Based on digital data processing machine applications by  Kirsch R.A et al and Labusch K. et al to devise automatic character sensing equipment, we propose our novel method of feature extraction  for Optical Character Recognition

Summary of the Disclosure

Optical Character Recognition is electronic or mechanical conversion of images of typed, handwritten or printed text into machine encoded text. OCR depends on feature extraction and pattern recognition. Labusch et al. used sparse coding strategy and local maximum operation in his seminal research to extract feature and apply SVM as classifier. Inspired by the same approach we propose a novel method of character recognition. In our research we printed and handwritten alphabets from greek characters on white paper as background. We captured each character or glyph using mobile based camera to capture image of glyph in a frame. Optical character recognition module consists of following steps described in Figure 1. Character image capture, de-skew, binarisation, extraction of local coefficients, extract a number of euclidean lemma in an array.

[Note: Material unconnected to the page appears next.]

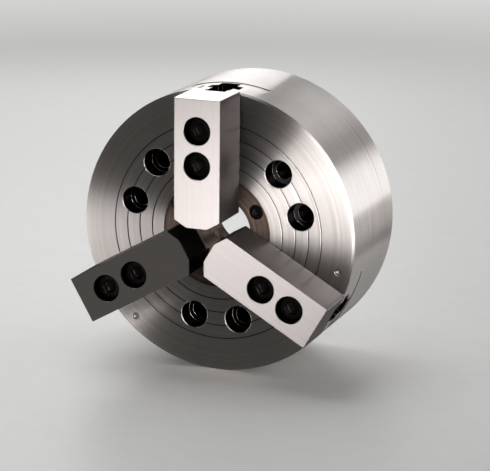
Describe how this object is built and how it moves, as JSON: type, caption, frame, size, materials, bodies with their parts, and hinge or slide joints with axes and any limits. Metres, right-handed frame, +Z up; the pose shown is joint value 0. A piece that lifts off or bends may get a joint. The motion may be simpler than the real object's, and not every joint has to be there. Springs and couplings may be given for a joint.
{
  "type": "three-jaw wedge power chuck",
  "caption": "Wedge-type power chuck with a through hole: a round steel body, sliding base jaws driven by an inner plunger, bolted top jaws and a draw nut.",
  "frame": {"origin": "centre of the rear mounting face", "axes": "+Y along the chuck axis towards the spindle, +Z up through jaw 1, +X to the right seen from the front"},
  "size_m": [0.21, 0.1293, 0.21],
  "materials": {
    "body_steel": "turned and ground steel, concentric marks on the face",
    "jaw_steel": "surface-ground steel",
    "hardened_steel": "hardened and ground steel",
    "bush_steel": "oil-browned turned steel",
    "bright_steel": "polished steel",
    "black_oxide": "black oxide over machined steel"
  },
  "bodies": {
    "housing": {"chuck_body": "body_steel", "grease_plugs": "hardened_steel", "guide_bush": "bush_steel", "guide_bush_screws": "black_oxide"},
    "plunger": {"wedge_plunger": "hardened_steel", "nut_retaining_ring": "hardened_steel", "retaining_ring_screws": "black_oxide", "detent_balls": "bright_steel", "detent_springs": "bright_steel", "detent_set_screws": "black_oxide"},
    "nut": {"draw_nut": "bush_steel"},
    "jaw_1": {"master_jaw_1": "hardened_steel", "t_nut_1": "hardened_steel", "top_jaw_1": "jaw_steel", "jaw_bolts_1": "black_oxide"},
    "jaw_2": {"master_jaw_2": "hardened_steel", "t_nut_2": "hardened_steel", "top_jaw_2": "jaw_steel", "jaw_bolts_2": "black_oxide"},
    "jaw_3": {"master_jaw_3": "hardened_steel", "t_nut_3": "hardened_steel", "top_jaw_3": "jaw_steel", "jaw_bolts_3": "black_oxide"}
  },
  "joints": [
    {"name": "plunger_slide", "type": "slide", "parent": "housing", "child": "plunger", "axis": [0, 1, 0], "range_m": [-0.008, 0.008]},
    {"name": "draw_nut_spin", "type": "hinge", "parent": "plunger", "child": "nut", "pos_m": [0, -0.024, 0], "axis": [0, 1, 0], "continuous": true},
    {"name": "jaw_1_slide", "type": "slide", "parent": "housing", "child": "jaw_1", "axis": [0, 0, 1], "range_m": [-0.00185, 0.00185]},
    {"name": "jaw_2_slide", "type": "slide", "parent": "housing", "child": "jaw_2", "axis": [0.866, 0, -0.5], "range_m": [-0.00185, 0.00185]},
    {"name": "jaw_3_slide", "type": "slide", "parent": "housing", "child": "jaw_3", "axis": [-0.866, 0, -0.5], "range_m": [-0.00185, 0.00185]}
  ],
  "couplings": [
    {"joint": "jaw_1_slide", "follows": "plunger_slide", "ratio": -0.23125},
    {"joint": "jaw_2_slide", "follows": "plunger_slide", "ratio": -0.23125},
    {"joint": "jaw_3_slide", "follows": "plunger_slide", "ratio": -0.23125}
  ]
}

Statistical significance tests for comparison and last selection of appropriate classification, The module is represented by the following algorithm

// Choose an offset from 1 to 5 any value 
// Make an offset of bounding box innerside with an offset
// (minX, minY) --> (maxX, minY) top 
// (maxX, minY) --> (maxX, maxY) right 
// (minX, maxY) --> (maxX, maxY) bottom

// CAVEAT Can you see we can just iterate on line segments 4 of them with canny

// Loop over x coordinates of segment Left which matches minX + offset (constant for left) with canny set x coordinates (filter)

// Check how many of them matches y coordintes incremented in a loop till it reaches minY - offset (not constant)

Brief Description of the Drawings

Figure 1 describes the complete algorithm to describe a novel feature extraction method based on Labusch et al. for character recognition.